As an engineer, I think that’s fairly easy to consider and still leaves a lot of space for improved development speed and decreased operation costs using Azure.

There might be other, smaller, limitations to other SaaS or PaaS products, which can be read about in the compliance section of the respective Microsoft documentation.

Remaining challenges


Your employees need a Microsoft Active Directory account if they want to use the Azure Cloud or other Microsoft products. You’ll need to ensure they are okay with the consequences of their account data leaving the EU. You can do that in a privacy agreement.


On top of all of that, be aware that other regulatory requirements might apply. As an example, the Austrian Finanzmark Aufsicht (FMA, banking regulation) published a paper, “Leitlinien zum Outsourcing an Cloud-Anbieter” (“Guidelines for outsourcing to cloud providers”). The FMA allows you to use cloud providers if you follow some rules like having an exit strategy, doing due diligence, and proper risk management. If you don’t follow their guidelines, you might be compliant with GDPR but still get warnings and eventually lose your banking license. Such regulations likely extend beyond the banking sector.


The Clarifying Lawful Overseas Use of Data (CLOUD) Act is a US law that was signed in 2018. It requires that US-based service providers disclose data that is in their “possession, custody, or control” regardless of where the data is located. However, previous legal and privacy protections still apply and prevent companies from sharing any data with law enforcement. According to Microsoft, your data won’t be shared with anyone without a search warrant or court order against you. You can read detailed FAQs on Microsoft’s Data Law page, including numbers and statistics.
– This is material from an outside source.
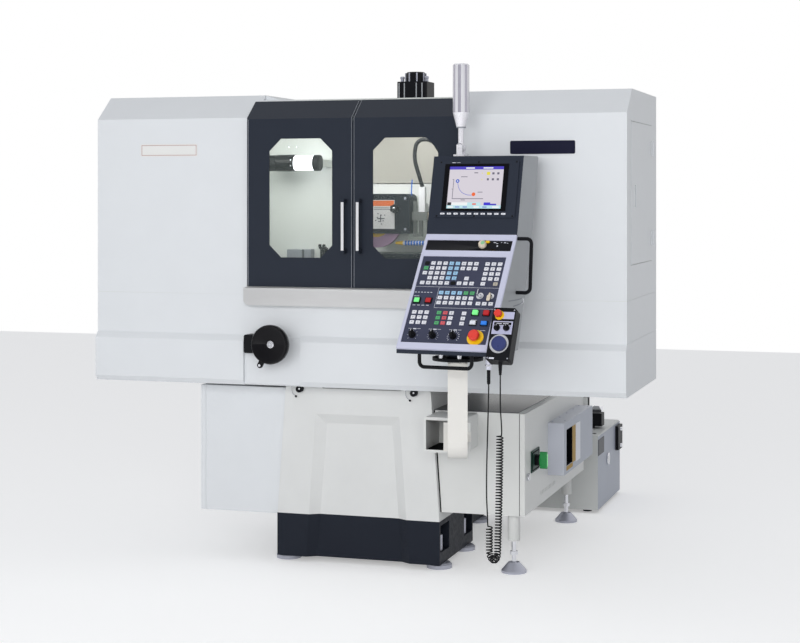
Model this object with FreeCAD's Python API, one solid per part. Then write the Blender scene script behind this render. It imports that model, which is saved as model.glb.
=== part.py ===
import FreeCAD, Part
import math
import os

# Column-type surface grinder with a full sliding-door enclosure, a front pedestal, an electrical
# cabinet with a cooler, a coolant tank behind it and an operator pendant on a swinging arm.
# Millimetres, +Z up, +Y to the back, +X to the operator's right. The pieces are laid out from the
# middle of the casing's front face at floor level; the last step moves the whole to the bottom
# centre of its own box.

V = FreeCAD.Vector

# Enclosure
casing_width = 2160.0
casing_half = casing_width / 2
casing_depth = 698.0
casing_bottom = 707.0
seam_low = 906.0
seam_high = 1062.0
roof_height = 1853.0
fold_rise = 94.0
fold_height = roof_height - fold_rise
roof_step = 21.0
middle_roof = roof_height - roof_step
roof_ramp = 69.0
fold_back = 116.0
sheet = 3.0
seam_width = 3.0
seam_depth = 1.2
entry_left = -395.0
entry_right = 417.0
overrun = 5.0

# Pedestal and plinth
base_front = 95.0
base_back = 592.0
base_half_top = 299.0
base_half_low = 335.0
plinth_half = 336.0
plinth_bottom = 22.0
plinth_top = 191.0
rear_base_half = 240.0
rear_base_reach = 482.0
rear_base_back = casing_depth + rear_base_reach
recess_top = 590.0
recess_half_top = 173.0
recess_half_floor = 214.0
recess_depth = 24.0
recess_bevel = 38.0
bed_half = 420.0
bed_front = 20.0
bed_bottom = 745.0
bed_top = 900.0
bed_setback = 8.0
bed_back = casing_depth - bed_setback
way_setback = 28.0
way_back = bed_back - way_setback
slot_half = 162.0
slot_centre_x = 17.0
slot_height = 16.0
slot_depth = 30.0
corner_pocket_depth = 48.0
corner_pocket_start = 12.0
corner_pocket_length = 125.0
lug_thickness = 46.0
corner_pocket_height = 105.0
clamp_stud_radius = 13.0
clamp_stud_length = 24.0
clamp_stud_drop = 20.0
clamp_stud_x = 236.0

# Feet
pad_radius = 50.0
stud_radius = 12.0
stud_height = 128.0
foot_inset_x = 22.0
foot_inset_y = 74.0
stud_clearance = 1.0
cup_radius = 49.0
cup_top_radius = 22.0
cup_height = 40.0
cup_rim = 9.0
rod_radius = 9.0
leg_radius = 24.0
leg_bottom = 122.0
leg_front_x = 612.0
leg_front_y = 174.0
leg_back_x = 597.0
leg_back_y = 1227.0
lock_nut_height = 68.0
lock_nut_radius = 16.0
lock_nut_length = 14.0

# Side covers and cabinet
cover_left = -677.0
cover_bottom = 182.0
cover_top = 686.0
cover_front = 120.0
cover_back = 700.0
cover_seam_inset = 20.0
shadow_gap = 4.0
shadow_depth = 20.0
cabinet_right = 668.0
cabinet_front = 118.0
cabinet_back = 1285.0
cabinet_bottom = 226.0
cabinet_top = 619.0
cabinet_lip = 24.0
cabinet_door_thickness = 20.0
cabinet_door_gap = 1.5
door_clearance = 0.3
vent_count = 11
vent_start = 395.0
vent_pitch = 26.0
vent_width = 9.0
vent_height = 16.0
vent_bottom = 262.0
cooler_depth = 67.0
cooler_front = 526.0
cooler_back = 1127.0
cooler_bottom = 321.0
cooler_top = 533.0
grille_start = 46.0
grille_length = 117.0
grille_margin = 32.5
grille_depth = 22.0
switch_y = 284.0
switch_z = 419.0
switch_plate_half = 42.0
switch_plate_width = 133.0
switch_plate_thickness = 5.0
switch_hub_radius = 22.0
switch_hub_depth = 18.0
switch_grip_length = 66.0
switch_grip_width = 18.0
switch_grip_depth = 28.0
switch_shaft_radius = 5.0
running_gap = 0.05
latch_y = 156.0
latch_z = 372.0
latch_radius = 14.0
latch_depth = 10.0
latch_slot = 3.0
cabinet_hinge_radius = 8.0
cabinet_hinge_length = 70.0
plate_thickness = 3.0
plate_margin = 60.0
plate_standoff = 12.0
drive_count = 4
drive_width = 120.0
drive_depth = 190.0
drive_height = 240.0
drive_pitch = 170.0
drive_start = 90.0
duct_height = 40.0
duct_depth = 60.0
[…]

However, critics say that this law allows the US government to bypass US courts, and affected users would not have to be notified when such warrants were issued (see:,,

GDPR checklist for building on Microsoft Azure

  • If you use Power Platform, Dynamics 365, Office 365, or other Microsoft products, do your own research and check for current data boundary possibilities, as this article does not cover this.
  • Make sure your Microsoft tenant is created in Europe.
  • Only use compute resources that can be located in Europe.
  • Check if any product-specific GDPR guidelines are provided by Microsoft at their Trust Service Portal or the compliance section of the product documentation.
  • If you use the Azure Active Directory to manage your application’s users, be aware of the listed limitations.
  • If you use the Azure Active Directory to manage your employees, ask them if that’s okay for them.
  • If there are industry-specific regulations on cloud computing, make sure to follow them.
  • Be aware that the CLOUD Act is considered a risk, and the European Union might tighten its regulations if the US law doesn’t change.
  • Take care of other GDPR requirements not connected to the location of your application’s data.